A nationwide consultation on the introduction of calorie amounts on restaurant menus is due to close on Friday.
Plans mooted by the Scottish Government could lead to food outlets being made to publish calorie information next to food items on menus, apps and notices at buffets.
The proposals are designed to help reduce obesity levels by making diners consider their food choices, however opponents have warned it risks the recovery of those living with eating disorders.
Hospitality chiefs have also criticised the plans, arguing it could discourage many from dining out.
Similar legislation was introduced in England earlier this year, though drew the ire of disordered eating charity Beat.
Dr Stephen Anderson, a consultant psychiatrist in eating disorders, said there is little evidence calorie labelling on menus is effective in reducing obesity after a survey revealed 95% of those experiencing disordered eating would find such counts “triggering”.
He added: “Suggesting that people need a specific number of calories does not take into account the individual’s physiology, gender, race and activity.
“This could be particularly harmful for children and young people where limiting calorie and nutritional intake can have significant impacts on development.
“A wider public health initiative looking at social and economic determinants of obesity and improving the population’s nutrition is likely to be more beneficial than listing calorie content on menus.”
Restaurateurs added the move could “jeopardise” the sector’s recovery amid the emergence from the Covid pandemic.
Tanya Gohil, who operates the Silk Road Deli in Glasgow, said eateries risk a “real decline” in footfall, adding chefs will be required to “seriously adapt” their offerings in order to fit in with the plans.
She added: “The reality is people want to go out and enjoy a meal without thinking about how many calories they’re consuming.
“Eating out is an experience enjoyed by millions of Scots each year and I worry that this could put lots of people off.
“Realistically, lots of restaurants will have to look at adapting their menus or changing ingredients to make their dishes low-calorie too.
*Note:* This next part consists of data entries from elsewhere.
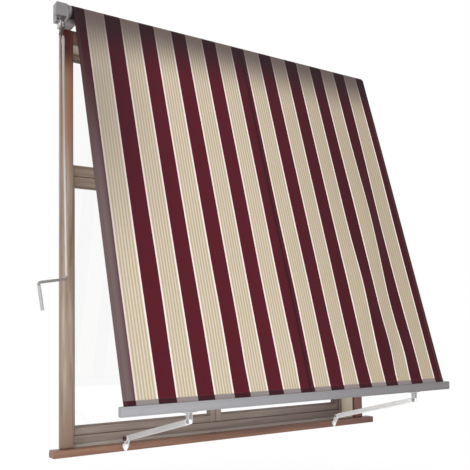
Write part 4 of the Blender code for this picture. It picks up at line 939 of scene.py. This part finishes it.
class AWNING_OT_crank(AwningOperator, bpy.types.Operator):
    """Eye of the gear and the winding rod that hangs in it: hook, rod, crank arm and grip"""
    bl_idname = "awning.crank"
    bl_label = "Winding rod"

    def hung(self, points):
        """Points given upright about the eye's foot, leant as the rod hangs."""
        x, y, z = np.asarray(points, float).T
        lean = np.stack([x * cos(ROD_LEAN) - z * sin(ROD_LEAN), y, x * sin(ROD_LEAN) + z * cos(ROD_LEAN)], axis=1)
        return EYE + lean

    def execute(self, context):
        eased("winding_eye", "dark", 0.0, turn=50)
        self.hook()
        self.rod()
        self.handle()
        return {"FINISHED"}

    def hook(self):
        """Wire from the rod's top through the eye: a half circle in the eye and a tail that thins to its end."""
        half = np.radians(np.linspace(0, 180, 9))
        bow = np.stack([0 * half, 0.0058 * np.cos(half), 0.0058 * np.sin(half)], axis=1)
        shank = mm((0, 0, -66), (0, 0, -50), (0, 4.06, -32), (0, 5.8, -14))
        end = mm((-1, -5.8, -10), (-10.8, -6.38, -23), (-21.6, -5.8, -34.5), (-24, -5.8, -46))
        path = flowing(np.vstack([shank, bow, end]))
        thin = np.ones(len(path))
        thin[-5:] = (0.97, 0.9, 0.76, 0.5, 0)
        hook = carried(self.hung(path), ring(0.003, 16), reference=(1, 0.1, 0), scale=thin)
        shaped("hook_wire", hook, "dark", "crank", ("crank_hook",), 60)

    def rod(self):
        """The straight rod with a ferrule at its top and another at its foot."""
        profile = mm((41, 0), (41, 4.6), (42.4, 5.4), (60, 8), (62, 8.6), (88, 8.6), (89.6, 8), (91, 7.5), (1278, 7.5),
                     (1279.4, 8.2), (1306.6, 8.2), (1307.8, 7.4), (1307.8, 0))
        top, foot = self.hung([(0, 0, 0), (0, 0, -1)])
        shaped("winding_rod", turned(profile, top, foot - top, 28), "rod", "crank", ("crank_rod",), 40)

    def handle(self):
        """The crank's bent bar and the swelling grip that turns on its end."""
        out = np.array([-cos(CRANK_DIP), 0, -sin(CRANK_DIP)])
        below = np.array([sin(CRANK_DIP), 0, -cos(CRANK_DIP)])
        elbow = np.array([0, 0, CRANK_ELBOW])
        knee = elbow + CRANK_REACH * out
        path = self.hung(bent([(0, 0, CRANK_ELBOW + 0.0228), elbow, knee, knee + 0.1416 * below], 0.011))
        thick = np.full(len(path), 0.0074)
        thick[0] = thick[-1] = 0.0060
        bar = capped(*carried(path, ring(1.0, 20), scale=thick))
        shaped("crank_bar", bar, "crank", "crank", ("crank_arm",), 50)
        start, end = self.hung([knee, knee + below])
        reach = np.hstack([0.0150, 0.0150, 0.0158, np.linspace(0.0175, 0.1395, 22), 0.1418, 0.1427, 0.1428, 0.1428])
        swell = 0.0084 + 0.0007 * np.sin(np.clip((reach - 0.015) / 0.128, 0, 1) * tau / 2)
        swell[:3], swell[-4:] = mm(6.4, 7.8, 8.3), mm(8.2, 7.4, 6, 0)
        grip = turned(np.stack([reach, swell], axis=1), start, end - start, 32)
        shaped("grip_sleeve", grip, "grip", "grip", ("crank_grip",), 50)


class AWNING_OT_arms(AwningOperator, bpy.types.Operator):
    """Folding arms with their base brackets, castings and clamp knobs"""
    bl_idname = "awning.arms"
    bl_label = "Arms"

    def execute(self, context):
        spread, front, height = 0.018, -0.0773, 0.0185
        for side, x, outward in SIDES:
            for part in ("base_bracket", "arm_foot", "arm_tip"):
                eased(f"{side}_{part}", "bracket", sizes().metal_edge)
            self.tube(side, x)
            self.knob(side, (x, *PIVOT), (outward, 0, 0))
            heads = joined(*[screw((x + a * spread, front, height), (0, -1, 0)) for a in (-1, 1)])
            shaped(f"{side}_base_screws", heads, "steel", "root")
        return {"FINISHED"}

    def tube(self, side, x):
        """A rectangle with round corners and a shallow channel in each flank, carried along the arm."""
        node = f"{side}_arm_tube"
        along = unit(ARM_RUN)
        across = unit(np.cross(along, (1, 0, 0)))
        start, end = spanned(node, along)
        middle = sum(spanned(node, across)) / 2
        corner = rounded(0.0155, 0.0100, 0.0042)
        channel = mm((5.2, 10), (4.2, 9.1), (-4.2, 9.1), (-5.2, 10))
        profile = np.vstack([corner[:6], channel, corner[6:18], -channel, corner[18:]])
        reach = np.hstack([start, start + 0.0006, start + 0.002, np.linspace(start + 0.004, end - 0.004, 9),
                           end - 0.002, end - 0.0006, end])
        thin = np.ones(len(reach))
        thin[[0, -1]], thin[[1, -2]] = 0.955, 0.985
        thin *= np.linspace(0.94, 0.86, len(reach))
        path = reach[:, None] * along + middle * across + np.array([x, 0, 0])
        tube = capped(*carried(path, profile, reference=(1, 0, 0), scale=thin))
        shaped(f"{side}_arm_extrusion", tube, "arm", body_of(node), (node,), 30)

    def knob(self, side, place, axis):
        """A turned knob whose radius dips five times round, a boss on its face, its stem and a hexagon nut."""
        node = f"{side}_knob"
        face = mm((13, 0), (13, 12), (13.7, 14.3), (15.2, 15.3), (17.5, 15.6), (22.5, 15.6), (24.8, 15.1), (26.2, 13.8),
                  (26.9, 11.6), (27, 9.2), (26.2, 7.8), (26.2, 6), (27.2, 5.2), (27.5, 4), (27.6, 0))
        star = turned(face, place, axis, 90, lobes=5, depth=0.0024)
        stem = turned(mm((-15.8, 0), (-15.8, 3.8), (13.5, 3.8), (13.5, 0)), place, axis, 24)
        washer = turned(mm((11, 0), (11, 7.8), (13.1, 7.8), (13.1, 0)), place, axis, 36)
        nut = turned(mm((-11, 0), (-11, 6.6), (-11.5, 7.2), (-14.8, 7.2), (-15.3, 6.6), (-15.3, 0)), place, axis, 6)
        shaped(f"{side}_clamp_knob", star, "knob", body_of(node), (node,), 38)
        shaped(f"{side}_clamp_stem", joined(stem, washer, nut), "steel", body_of(node))


class AWNING_OT_bar(AwningOperator, bpy.types.Operator):
    """Front bar with its caps, hem rod, brackets, screws and tip bolts"""
    bl_idname = "awning.bar"
    bl_label = "Front bar"

    def execute(self, context):
        edge = sizes().metal_edge
        low, high, middle, half = box_of("front_bar")
        self.extrusion(low, high, middle, half)
        steps = mm(0, 1.6, 2.4, 2.9, 3.1, 3.1)
        spread, under = 0.022, low[2] - 0.0033
        for side, x, outward in SIDES:
            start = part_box(f"bar_cap_{side}")[0 if outward > 0 else 1][0]
            path = middle * (0, 1, 1) + (start + outward * steps)[:, None] * (1, 0, 0)
            cap = carried(path, rounded(half[2], half[1], 0.0040), scale=(1, 1, 0.985, 0.95, 0.90, 0))
            shaped(f"bar_end_{side}", cap, "cap", "front_bar", (f"bar_cap_{side}",), 40)
            head = screw((start + outward * 0.0029, middle[1], middle[2] - 0.010), (outward, 0, 0), 0.0034, 0.0016)
            shaped(f"bar_end_screw_{side}", head, "steel", "front_bar")
            eased(f"bar_bracket_{side}", "bracket_grey", edge)
            eased(f"tip_bolt_{side}", "steel", edge / 2)
            heads = joined(*[screw((x + a * spread, TIP_Y, under), (0, 0, -1)) for a in (-1, 1)])
            shaped(f"bar_screws_{side}", heads, "dark", "front_bar")
        self.rod()
        return {"FINISHED"}

    def rod(self):
        """The rod in the cloth's hem turned about its own axis: domed ends, and a shallow waist at each of seven
        places where the hem is clipped to it."""
        low, _, middle, half = box_of("hem_rod")
        long, radius = 2 * half[0], half[2]
        dome = arc((radius, 0), radius, 180, 90, 8)
        reach = np.linspace(0.01, long - 0.01, 141)
        waist = 0.00045 * np.exp(-((reach - np.round(reach / 0.3) * 0.3) / 0.004) ** 2)
        profile = np.vstack([dome, np.stack([reach, radius - waist], axis=1), (long, 0) + dome[::-1] * (-1, 1)])
        rod = turned(profile, (low[0], *middle[1:]), (1, 0, 0), 24)
        shaped("hem_rod_turned", rod, "grip", "front_bar", ("hem_rod",), 50)

    def extrusion(self, low, high, middle, half):
        """The bar's outline carried along it: round corners, a line pressed into each face near its foot and another
        near its top, and an open round groove in the top that holds the hem rod."""
        corner = 0.0028
        _, deep, tall = half
        press = mm((0, -1.1), (0.8, -0.7), (0.8, 0.7), (0, 1.1))
        lines = [press + (-deep, h) for h in (-tall + 0.0075, tall - 0.0085)]
        groove = arc((0, tall - 0.0105), 0.0060, 114.6, 425.4, 26)
        outline = np.vstack([[(0.0025, tall)], arc((deep - corner, tall - corner), corner, 90, 0, 6),
                             lines[1][::-1] * (-1, 1), lines[0][::-1] * (-1, 1),
                             arc((deep - corner, corner - tall), corner, 0, -90, 6),
                             arc((corner - deep, corner - tall), corner, -90, -180, 6), *lines,
                             arc((corner - deep, tall - corner), corner, 180, 90, 6), [(-0.0025, tall)], groove])
        path = middle * (0, 1, 1) + np.linspace(low[0], high[0], 9)[:, None] * (1, 0, 0)
        bar = capped(*carried(path, outline[:, ::-1]))
        shaped("front_bar_extrusion", bar, "bar", "front_bar", ("front_bar",), 30)


class AWNING_OT_cloth(AwningOperator, bpy.types.Operator):
    """The hanging striped cloth and the turns wound on the roller"""
    bl_idname = "awning.cloth"
    bl_label = "Cloth"

    def execute(self, context):
        self.hanging()
        self.wound()
        return {"FINISHED"}

    def hanging(self):
        """A sheet on a grid of (across, down): a straight run down the slope from the roll, plus heights square to
        it that are the sum of soft ripples, each height * exp(-(da / width)^2 - (dd / length)^2), all faded out
        towards both ends. Above the run a few millimetres follow the roll: radius * (cos, sin)."""
        s = sizes()
        wrap, foot, tuck = 0.004, CLOTH_DROP - 0.036, CLOTH_DROP + 0.006
        seam_edges = [SEAM + side * SEAM_WIDTH / 2 + step for side in (-1, 1) for step in (-0.0004, 0.0004)]
        across = np.sort(np.hstack([np.linspace(0, CLOTH_WIDTH, 261), seam_edges]))
        down = np.hstack([np.linspace(-wrap, 0, 4)[:-1], np.linspace(0, foot, 152)[:-1], np.linspace(foot, tuck, 22)])
        a, d = np.meshgrid(across, down, indexing="xy")
        height = np.zeros_like(a)
        for place, fall, rise, wide, long in RIPPLES:
            height += rise * np.exp(-((a - place) / wide) ** 2 - ((d - fall) / long) ** 2)
        low = np.clip((CLOTH_DROP - 0.03 - d) / 0.16, 0, 1)
        height *= s.ripple * low * low * (3 - 2 * low) * np.clip(d / 0.25, 0, 1)
        height += 0.0012 * np.sin(a * tau / 0.31 + 0.8) * np.sin(np.clip(d / CLOTH_DROP, 0, 1) * tau / 2)
        height += 0.0007 * (np.abs(a - SEAM) < SEAM_WIDTH / 2) * (d > 0.02) * (d < CLOTH_DROP - 0.02)
        height += 0.0012 * np.clip((d - CLOTH_DROP + s.bottom_hem) / 0.002, 0, 1)
        out = np.array([0, -cos(CLOTH_SLOPE), sin(CLOTH_SLOPE)])
        along = np.array([0, -sin(CLOTH_SLOPE), -cos(CLOTH_SLOPE)])
        start = ROLL_AXIS + STAND_OFF * out
        turn = np.clip(-d, 0, None) / STAND_OFF
        on_roll = ROLL_AXIS + STAND_OFF * (np.cos(turn)[..., None] * out - np.sin(turn)[..., None] * along)
        on_run = start + np.clip(d, 0, None)[..., None] * along + height[..., None] * out
        points = np.where((d < 0)[..., None], on_roll, on_run)
        points[..., 0] = CLOTH_LEFT + a
        mesh = mesh_from("hanging_cloth", points, quads(*a.shape)[:, ::-1], closed=False, uv=np.stack([a, d], axis=-1))
        piece = add_piece("hanging_cloth", mesh, "cloth", "cloth", ("cloth_panel",), turn=80)
        thickened(piece, SHEET)
        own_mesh(piece)

    def wound(self):
        """The turns as one spiral sheet: radius rising with the angle from the tube to the roll's outside, and each
        turn's edge a little out of line with the last."""
        turns, inner, outer = 6.0, 0.0262, ROLL_RADIUS - 0.0004
        angle = np.linspace(0, turns * tau, int(turns * 40) + 1)
        radius = inner + (outer - inner) * angle / angle[-1]
        leave = np.arctan2(sin(CLOTH_SLOPE), -cos(CLOTH_SLOPE))
        bearing = leave - (angle - angle[-1])
        across = np.hstack([0.0, np.linspace(0.01, CLOTH_WIDTH - 0.01, 42), CLOTH_WIDTH])
        g, a = np.meshgrid(angle, across, indexing="ij")
        y, z = ROLL_AXIS[1] + radius * np.cos(bearing), ROLL_AXIS[2] + radius * np.sin(bearing)
        stray = 0.0009 * np.sin(g * 0.9) * (np.abs(a - CLOTH_WIDTH / 2) > 1.0)
        points = np.stack([CLOTH_LEFT + a + stray, *(np.broadcast_to(v[:, None], a.shape) for v in (y, z))], axis=-1)
        mesh = mesh_from("wound_cloth_turns", points, quads(*g.shape), closed=False)
        piece = add_piece("wound_cloth_turns", mesh, "wound", "roller", ("wound_cloth",), turn=80)
        thickened(piece, 0.0009)


class AWNING_PT_panel(bpy.types.Panel):
    """The awning's steps in the sidebar"""
    bl_label = "Awning"
    bl_idname = "AWNING_PT_panel"
    bl_space_type = "VIEW_3D"
    bl_region_type = "UI"
    bl_category = "Awning"

    def draw(self, context):
        for step in STEPS:
            self.layout.operator(step.bl_idname)
        for group in (context.scene.awning_sizes, context.scene.awning_colours):
            for name in group.bl_rna.properties.keys():
                if name not in ("rna_type", "name"):
                    self.layout.prop(group, name)


STEPS = (AWNING_OT_finishes, AWNING_OT_timber, AWNING_OT_window, AWNING_OT_gear, AWNING_OT_crank, AWNING_OT_arms,
         AWNING_OT_bar, AWNING_OT_cloth, AWNING_OT_stage)


def register():
    for group in (AwningSizes, AwningColours):
        bpy.utils.register_class(group)
    bpy.types.Scene.awning_sizes = PointerProperty(type=AwningSizes)
    bpy.types.Scene.awning_colours = PointerProperty(type=AwningColours)
    for item in (*STEPS, AWNING_PT_panel):
        bpy.utils.register_class(item)


def unregister():
    for item in (AWNING_PT_panel, *reversed(STEPS)):
        bpy.utils.unregister_class(item)
    del bpy.types.Scene.awning_colours
    del bpy.types.Scene.awning_sizes
    for group in (AwningColours, AwningSizes):
        bpy.utils.unregister_class(group)


def main():
    """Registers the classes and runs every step."""
    register()
    for step in STEPS:
        group, name = step.bl_idname.split(".")
        getattr(getattr(bpy.ops, group), name)()


if __name__ == "__main__":
    main()
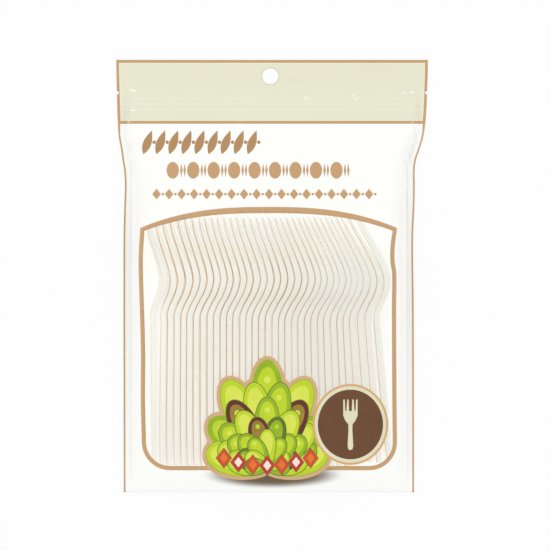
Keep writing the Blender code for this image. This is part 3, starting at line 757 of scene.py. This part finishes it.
def lay_fork_tree():
    """Geometry Nodes: bends a fork to its place in the row, tilts it and marks where neighbours are close,
    for the painted shade, and where forks stand apart, for the painted light.
    """
    inputs = [("Fork", "Geometry"), *((name, "Float") for name in FORK_SETTINGS),
              ("Neck", "Vector"), ("Plastic", "Material")]
    tree, given = new_geometry_tree("Lay fork", inputs, "Laid")

    def times(first, second):
        return maths(tree, "MULTIPLY", first, second)

    def plus(first, second):
        return maths(tree, "ADD", first, second)

    position = new_node(tree, "GeometryNodeInputPosition")["Position"]
    up = new_node(tree, "ShaderNodeSeparateXYZ", {"Vector": position})["Y"]
    across = new_node(tree, "GeometryNodeInputNamedAttribute", {"Name": "across"})["Attribute"]
    handle, head = maths(tree, "MINIMUM", up, 0.0), maths(tree, "MAXIMUM", up, 0.0)
    lean = plus(times(handle, given["Handle lean"]), times(head, given["Head lean"]))
    flex = times(times(head, head), given["Head flex"])
    swell = times(ramp(tree, up, 0.0, 0.03, given["Handle thickness"], given["Head thickness"]), across)
    stretch = times(handle, given["Handle stretch"])
    aside = plus(plus(lean, flex), swell)
    shift = new_node(tree, "ShaderNodeCombineXYZ", {"X": aside, "Y": stretch})["Vector"]
    turn = new_node(tree, "ShaderNodeCombineXYZ", {"X": given["Tilt"], "Y": given["Roll"]})["Vector"]

    wide_at_tips = ramp(tree, up, *TINES, 0.0, given["Wide at tips"])
    wide_at_end = ramp(tree, up, -0.082, -0.066, given["Wide at tips"], 0.0)
    apart_at_handle = ramp(tree, up, -0.016, -0.004, given["Apart at handle"], 0.0)
    marks = {
        "tips": wide_at_tips,
        "shade": ramp(tree, up, *TINES, given["Shade"], 1.0),
        "apart": plus(plus(apart_at_handle, wide_at_end), wide_at_tips),
    }
    # The painted shade along each long edge, given at the handle, the bowl and the tips.
    for side in ("Left", "Right"):
        lower = ramp(tree, up, 0.0, 0.022, given[f"{side} at handle"], given[f"{side} at bowl"])
        change = maths(tree, "SUBTRACT", given[f"{side} at tips"], lower)
        marks[f"{side.lower()} warmth"] = plus(lower, times(ramp(tree, up, 0.036, 0.056, 0.0, 1.0), change))
    marked = given["Fork"]
    for name, value in marks.items():
        stored = {"Geometry": marked, "Name": name, "Value": value}
        marked = new_node(tree, "GeometryNodeStoreNamedAttribute", stored)["Geometry"]
    bent = new_node(tree, "GeometryNodeSetPosition", {"Geometry": marked, "Offset": shift})["Geometry"]
    laid = new_node(tree, "GeometryNodeTransform",
                    {"Geometry": bent, "Rotation": turn, "Translation": given["Neck"]})
    end_tree(tree, laid["Geometry"], given["Plastic"], "Laid")
    return tree


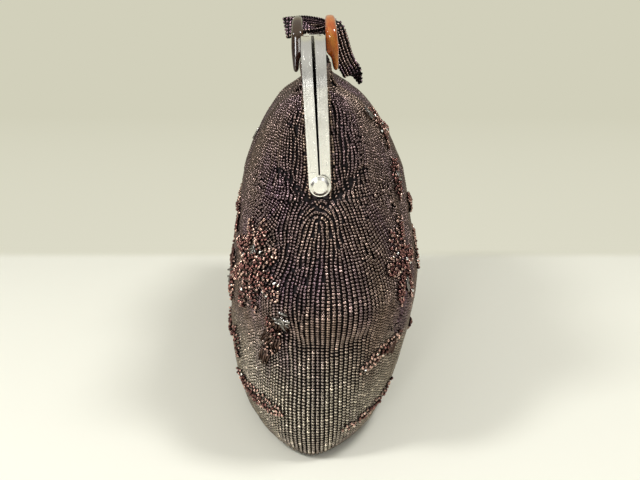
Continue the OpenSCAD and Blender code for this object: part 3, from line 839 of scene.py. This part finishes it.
def part_of(p):
    """Which piece of the beadwork a place belongs to."""
    if p.z > SEAM_Z:
        half = "front" if p.y < frame_lean(p.z) else "back"
        return f"{half}_panel_{'near' if p.x > 0 else 'far'}"
    turn = math.atan2(p.y / 0.4, p.x) / math.tau + 0.5
    return f"sack_{int(turn * SACK_PARTS) % SACK_PARTS:02d}"


def fasten(made, part):
    """Makes a bead piece of the sack move with the bag; a piece of an upper panel is only baked in
    place.
    """
    if part.startswith("sack"):
        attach(made, "bag")
    else:
        bend(made)


# Flowers sewn over the strings at the near end: the middle, then the petals' tips, in
# millimetres. The far end has them turned half round
FLOWERS = (((99, -27, 83), ((82, -33, 98), (70, -37, 86), (74, -37, 70), (90, -31, 62),
                            (106, -23, 66), (119, -15, 75), (113, -19, 93), (98, -26, 103))),
           ((92, 34, 82), ((80, 35, 99), (97, 31, 97), (108, 26, 82), (102, 31, 66),
                           (84, 38, 64), (74, 38, 80))),
           ((53, 27, 134), ((38, 31, 131), (50, 24, 143), (66, 20, 142), (64, 29, 126))))
PETAL = (4.2, 1.7, 0.4)  # half-width, height and share of light beads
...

This will of course have an impact on costs and in some instances could affect the flavours of each dish.
“As a chef and small business owner, it’s frustrating to know we may be required to make these changes after what has already been a tricky few years.”
A Scottish Government spokesperson said: “We take eating disorders seriously and will fully consider all consultation responses in relation to them. We recognise that this is an opportunity to identify potential unintended consequences, and any necessary mitigation measures, should mandatory calorie labelling be introduced.
“The consultation remains open until July 1 and we would encourage all those with an interest to take part and share their views.”